Rahealty, or Rahelty, is an electoral division in County Tipperary in Ireland.

It was originally created as an electoral division  in the Thurles poor law union in North Tipperary. Although the poor law unions have long been abolished, this electoral division, although with boundaries that have been modified over the years, is still used for various administrative purposes.

Ratepayers, Tenants and Landlords

In 1842, the landlords in this electoral district  included the Earl of Orkney, Earl of Milton and Lady Lovett.

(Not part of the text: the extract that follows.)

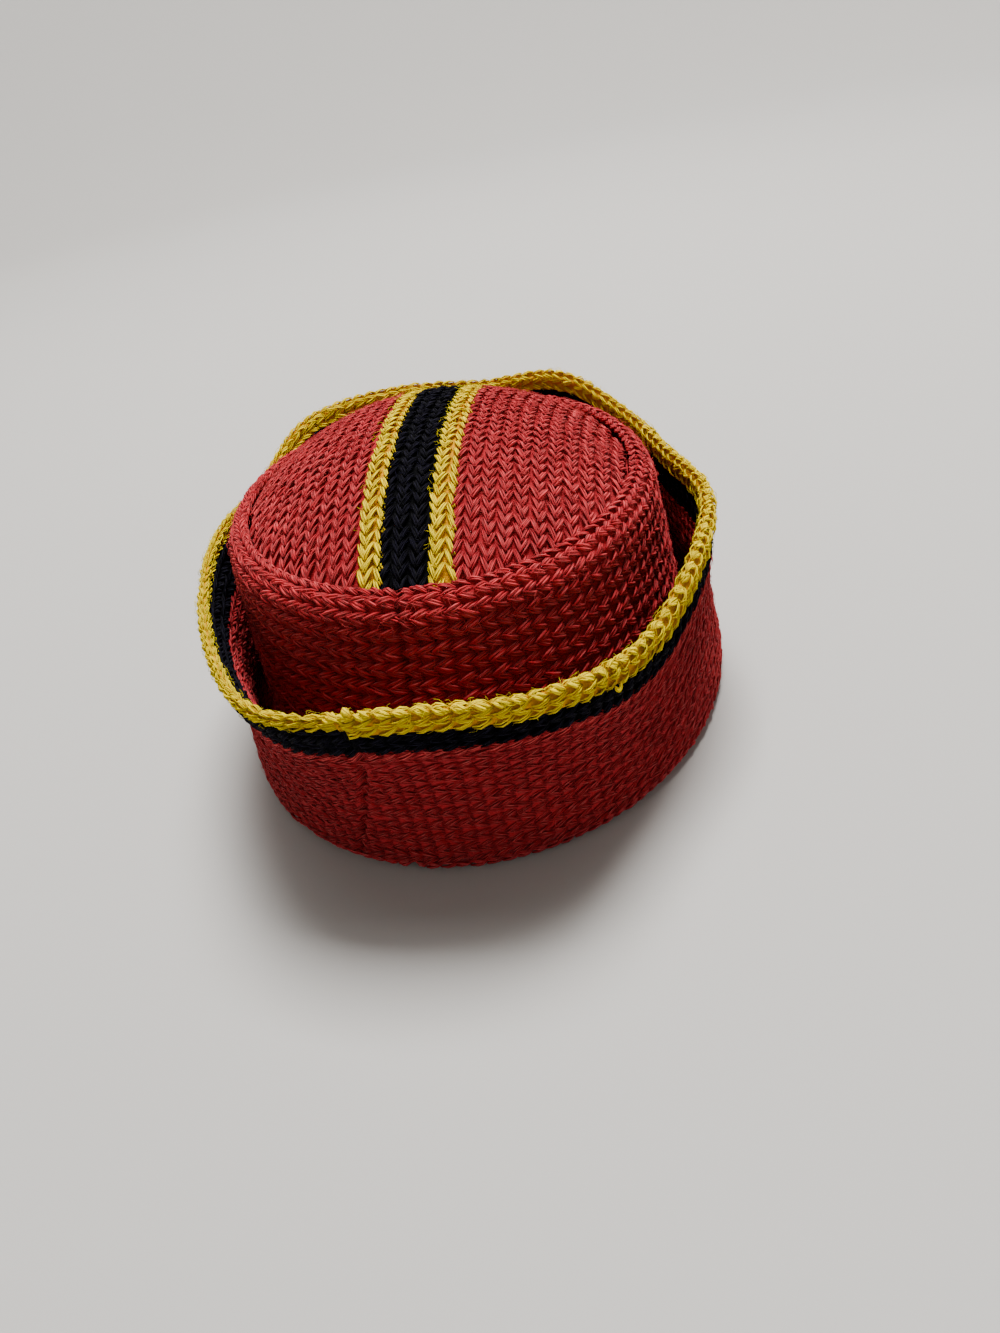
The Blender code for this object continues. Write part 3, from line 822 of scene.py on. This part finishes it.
knitted("lower_fold_knit",
        [flattened(ring_legs(fold_outside, 0.0, 1.0, FOLD_LEGS, -1.0, random)),
         flattened(ring_core((fold_skin_inner, 0.0, 1.0, 0.0, 0, 0), (fold_skin, 1.0, 0.0, 0.0, 0, 0)))],
        [wool["red_wool"], core["red_wool"]], ["lower_fold"], "red_wool")


# The navy rows of the brim.
# Two rows of V stitches in navy wool, above the red ones on both faces of the same cloth.

NAVY_LEGS = 4
NAVY_FIBRES = 300

# The yellow rows above them are lower and thinner at the wearer's left of the seam, higher and
# thicker at its right, and even out towards the front.
LEFT_ROWS_LOWER = 0.30
LEFT_ROWS_THINNER = 0.18
RIGHT_ROWS_HIGHER = 0.24
RIGHT_ROWS_THICKER = 0.10
SEAM_STEP = math.radians(1.5)
RIGHT_ROWS_END = math.radians(250)
ROWS_FADE = math.radians(40)

from_seam = (all_angles - BRIM_SEAM) % math.tau
right_rows = np.clip(from_seam / SEAM_STEP, 0, 1)
right_rows = right_rows * np.clip((RIGHT_ROWS_END - from_seam) / ROWS_FADE, 0, 1)
left_rows = np.clip((math.tau - from_seam) / SEAM_STEP, 0, 1)
left_rows = left_rows * np.clip((from_seam - RIGHT_ROWS_END) / ROWS_FADE, 0, 1)
yellow_height = YELLOW_EDGE_HEIGHT * (1 - LEFT_ROWS_LOWER * left_rows + RIGHT_ROWS_HIGHER * right_rows)
yellow_thickness = (1 - LEFT_ROWS_THINNER * left_rows + RIGHT_ROWS_THICKER * right_rows)[:, None, None]

navy_middle = brim_line(STRIPES_HEIGHT, yellow_height, 13)
navy_outside = ring_cloth(shifted(navy_middle, HALF_WALL), BRIM_COURSES, edge_reach, BRIM_SEAM)
navy_inside = ring_cloth(shifted(navy_middle, -HALF_WALL)[:, ::-1], BRIM_COURSES, edge_reach, BRIM_SEAM)
random = np.random.default_rng(41)
knitted("brim_navy_stripe_knit",
        [ring_legs(navy_outside, 0.0, 1.0, NAVY_LEGS, 1.0, random),
         ring_legs(navy_inside, 0.0, 1.0, NAVY_LEGS, 1.0, random),
         ring_core((navy_outside, 0.0, 1.0, -CORE_DEPTH, NAVY_LEGS, 1),
                   (navy_inside, 0.0, 1.0, -CORE_DEPTH, NAVY_LEGS, 1)),
         ring_fuzz(navy_outside, NAVY_FIBRES, 0.05, 0.95, random)],
        [wool["navy_wool"], wool["navy_wool"], core["navy_wool"], fuzz["navy_wool"]],
        ["brim_navy_stripe"], "navy_wool")


# The yellow edge of the brim.
# The last rows in yellow wool roll over the free edge into a full, round border. The yarn was
# knotted where the round closes at the back, and one loop stands off it.

EDGE_LEGS = 8
EDGE_OUT = 0.0029
EDGE_IN = 0.0024
EDGE_ROUND = 0.0029
EDGE_FIBRES = 700
BUMPS = 46
BUMP_PLACE = 0.44
BUMP_REACH = 0.80
BUMP_LEAN = 1.25
BUMP_FULLNESS = 0.92
BUMP_DEPTH = 0.0006
KNOT_COURSES = (-0.75, -0.35, -0.55, -0.10)
KNOT_PLACES = (0.38, 0.42, 0.52, 0.50)
KNOT_SIZE = 1.6
KNOT_RISE = 0.001
LOOP_COURSE = 15.5
LOOP_PLACE = 0.13
LOOP_SIZE = 0.0015
LOOP_STRETCH = 1.3
LOOP_YARN = 0.0006
LOOP_RISE = 0.0008


def edge_line(points=17):
    """The section of the border: straight up outside, over the edge as a half oval, and straight
    down inside."""
    straight = brim_line(yellow_height, EDGE_ROUND * yellow_thickness[:, 0, 0], 4)
    normal = line_normals(straight)
    over = np.linspace(0, math.pi, points)[None, 1:-1, None]
    top, out = straight[:, -1:], normal[:, -1:]
    up = np.stack([-out[..., 1], out[..., 0]], -1)
    half = np.where(np.cos(over) > 0, EDGE_OUT, EDGE_IN) * yellow_thickness
    oval = top + out * half * np.cos(over) + up * EDGE_ROUND * yellow_thickness * np.sin(over)
    return np.concatenate([straight + normal * EDGE_OUT * yellow_thickness, oval,
                           straight[:, ::-1] - normal[:, ::-1] * EDGE_IN * yellow_thickness], 1)


def crest_bumps(random):
    """The loops that close the last row at the wearer's right of the seam: short, thick legs that
    all lean the same way, side by side along the crest. The last four make the knot at the seam
    and are scaled up, so that they stand off the edge."""
    course = np.concatenate([np.arange(BUMPS), KNOT_COURSES])
    across = np.concatenate([np.full(BUMPS, BUMP_PLACE), KNOT_PLACES])
    width = np.full(len(course), 1.0 / EDGE_LEGS)
    lean = np.full(len(course), -1.0)
    size = np.concatenate([np.full(BUMPS, 1.0), np.full(len(KNOT_COURSES), KNOT_SIZE)])[:, None, None]
    return stitch_legs(edge_cloth, course, across, width, lean, (edge_cloth.pitch, edge_cloth.length),
                       random, BUMP_REACH, BUMP_LEAN, BUMP_FULLNESS * size,
                       BUMP_DEPTH - KNOT_RISE * (size - 1))


def stray_loop():
    """The small loop of yarn that stands off the lower side of the yellow rows: half an oval."""
    share = np.linspace(0, 1, 11)[None, :, None]
    turn = np.linspace(0, math.tau, 6, endpoint=False)[None, None, :]
    swing = math.pi * share
    half = LOOP_YARN * np.minimum(6 * np.minimum(share, 1 - share), 1)
    radius = LOOP_SIZE + half * np.cos(turn)
    along = LOOP_COURSE + radius * np.cos(swing) / edge_cloth.pitch
    across = LOOP_PLACE - radius * LOOP_STRETCH * np.sin(swing) / edge_cloth.length
    lift = LOOP_YARN + half * np.sin(turn) + LOOP_RISE * np.sin(swing)
    return strand_mesh(edge_cloth(along + 0 * turn, across + 0 * turn, lift), share[0, :, 0])


edge_cloth = ring_cloth(edge_line(), BRIM_COURSES, edge_reach, BRIM_SEAM)
random = np.random.default_rng(53)
knitted("brim_yellow_edge_knit",
        [ring_legs(edge_cloth, 0.0, 1.0, EDGE_LEGS, 1.0, random, fullness=1.0, depth=0.00135,
                   arch=0.00110),
         ring_core((edge_cloth, 0.0, 1.0, -CORE_DEPTH, EDGE_LEGS, 1)),
         ring_fuzz(edge_cloth, EDGE_FIBRES, 0.02, 0.98, random), crest_bumps(random), stray_loop()],
        [wool["yellow_wool"], core["yellow_wool"], fuzz["yellow_wool"], wool["yellow_wool"],
         wool["yellow_wool"]],
        ["brim_yellow_edge"], "yellow_wool")


# The floor, the light and the camera.
# A pale studio sweep, a large soft light above and in front of the hat, and a weak one on the sweep.

CAMERA_AZIMUTH = math.radians(11.89)
CAMERA_ELEVATION = math.radians(34.22)
CAMERA_ROLL = math.radians(-11.68)
CAMERA_DISTANCE = 0.4039
CAMERA_TARGET = (-0.0078, 0.0135, 0.0122)
FOCAL_PIXELS = 1003.0
IMAGE_HEIGHT = 1333.0
SENSOR_WIDTH = 36.0
SWEEP_FLAT = 1.5
SWEEP_RADIUS = 1.0
SWEEP_HEIGHT = 4.0
FLOOR_COLOUR = (0.46, 0.45, 0.437)
LAMP_COLOUR = (1.0, 0.98, 0.95)


def plain_material(name, colour, roughness):
    """A plain painted surface with a faint unevenness."""
    material = bpy.data.materials.new(name)
    material.use_nodes = True
    tree = material.node_tree
    shader = tree.nodes["Principled BSDF"]
    body = add(tree, "ShaderNodeTexCoord").outputs["Object"]
    darker = rgb(*(part * 0.96 for part in colour))
    patchy = mixed(tree, cloud(tree, body, 3.0, 2.0), rgb(*colour), darker)
    tree.links.new(patchy, shader.inputs["Base Color"])
    shader.inputs["Roughness"].default_value = roughness
    return material


def sweep():
    """A round studio floor that curves up into a wall: a profile turned about the vertical axis,
    flat first, then a quarter circle, then straight up."""
    bend = np.linspace(0, math.pi / 2, 17)
    outer = SWEEP_FLAT + SWEEP_RADIUS
    radius = np.concatenate([[0.0001, 0.5, 1.0], SWEEP_FLAT + SWEEP_RADIUS * np.sin(bend), [outer]])
    height = np.concatenate([[0, 0, 0], SWEEP_RADIUS * (1 - np.cos(bend)), [SWEEP_HEIGHT]])
    turn = np.linspace(0, math.tau, 73)[:-1, None]
    points = np.stack([radius * np.cos(turn), radius * np.sin(turn), height + 0 * turn], 2)
    rows, size = points.shape[:2]
    row, col = np.meshgrid(np.arange(rows), np.arange(size - 1), indexing="ij")
    after = (row + 1) % rows
    here, there = row * size + col, after * size + col
    faces = np.stack([here, here + 1, there + 1, there], 2)
    mesh = bpy.data.meshes.new("studio_floor")
    mesh.from_pydata(points.reshape(-1, 3).tolist(), [], faces.reshape(-1, 4).tolist())
    mesh.flip_normals()
    mesh.shade_smooth()
    mesh.materials.append(plain_material("pale_floor", FLOOR_COLOUR, 0.7))
    floor = bpy.data.objects.new("studio_floor", mesh)
    bpy.context.scene.collection.objects.link(floor)


def soft_light(name, place, target, size, power, colour):
    """A square area light that looks at a target."""
    data = bpy.data.lights.new(name, "AREA")
    data.shape, data.size, data.energy, data.color = "SQUARE", size, power, colour
    lamp = bpy.data.objects.new(name, data)
    bpy.context.scene.collection.objects.link(lamp)
    lamp.location = place
    lamp.rotation_euler = (Vector(target) - Vector(place)).to_track_quat("-Z", "Y").to_euler()


def camera():
    """A camera at an azimuth and elevation around the hat, rolled about its own line of sight."""
    away = Vector((-math.sin(CAMERA_AZIMUTH) * math.cos(CAMERA_ELEVATION),
                   math.cos(CAMERA_AZIMUTH) * math.cos(CAMERA_ELEVATION), math.sin(CAMERA_ELEVATION)))
    middle = Vector(CAMERA_TARGET) + Vector((*fold_middle, 0))
    right = (-away).cross(Vector((0, 0, 1))).normalized()
    up = right.cross(-away)
    cos, sin = math.cos(CAMERA_ROLL), math.sin(CAMERA_ROLL)
    turned_right, turned_up = cos * right + sin * up, cos * up - sin * right
    data = bpy.data.cameras.new("camera")
    data.sensor_width = SENSOR_WIDTH
    data.lens = FOCAL_PIXELS * SENSOR_WIDTH / IMAGE_HEIGHT
    data.clip_start = 0.01
    eye = bpy.data.objects.new("camera", data)
    bpy.context.scene.collection.objects.link(eye)
    turn = Matrix((turned_right, turned_up, away)).transposed().to_4x4()
    eye.matrix_world = Matrix.Translation(middle + away * CAMERA_DISTANCE) @ turn
    bpy.context.scene.camera = eye


sweep()
soft_light("overhead", (-0.15, -0.75, 2.3), (0, 0, 0.05), 1.0, 134.0, LAMP_COLOUR)
soft_light("backdrop", (0.0, -0.4, 2.4), (0, -2.2, 0.6), 1.4, 25.0, LAMP_COLOUR)
world = bpy.data.worlds.new("studio")
world.use_nodes = True
world.node_tree.nodes["Background"].inputs[0].default_value = (0.9, 0.92, 0.95, 1.0)
world.node_tree.nodes["Background"].inputs[1].default_value = 0.07
bpy.context.scene.world = world
camera()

Relationship to the civil parish

At the time of the 1911 and 2011 censuses, the electoral division contained nineteen townlands.
Among these were ten townlands of the eighteen that belong to the civil parish of the same name

Athlummon
Coolaculla
Garranroe
 
Knockanacunna
Lisduff
Loughbeg
 
Piercetown
Rahelty
Rathcriddoge
 
Rathmanna

as well as townlands from five other civil parishes, these being

Athnid Beg (from Athnid parish)
Athnid More (from Athnid parish)
Kilclonagh (from Kilclonagh parish)

Rossestown (from Shyane parish)
Ballygammane (from Thurles parish)
Loughlahan (from Thurles parish)

Coldfields (from Two-mile Burris parish)
Garraun (from Two-mile Burris parish)
Rathmanna (from Two-mile Burris parish)

In both censuses, the following townlands which belong to Rahelty civil parish were not included in Rahelty electoral division:

Archerstown
Cassestown

Corbally
Drish
   
Knockroe
Kyle

Shanballyduff
Townagha

Statistics
At the time of the 2011 census, the division had a population of 765, of whom 386 were male and 379 were female. The total housing stock was 273, of which 20 dwellings were vacant.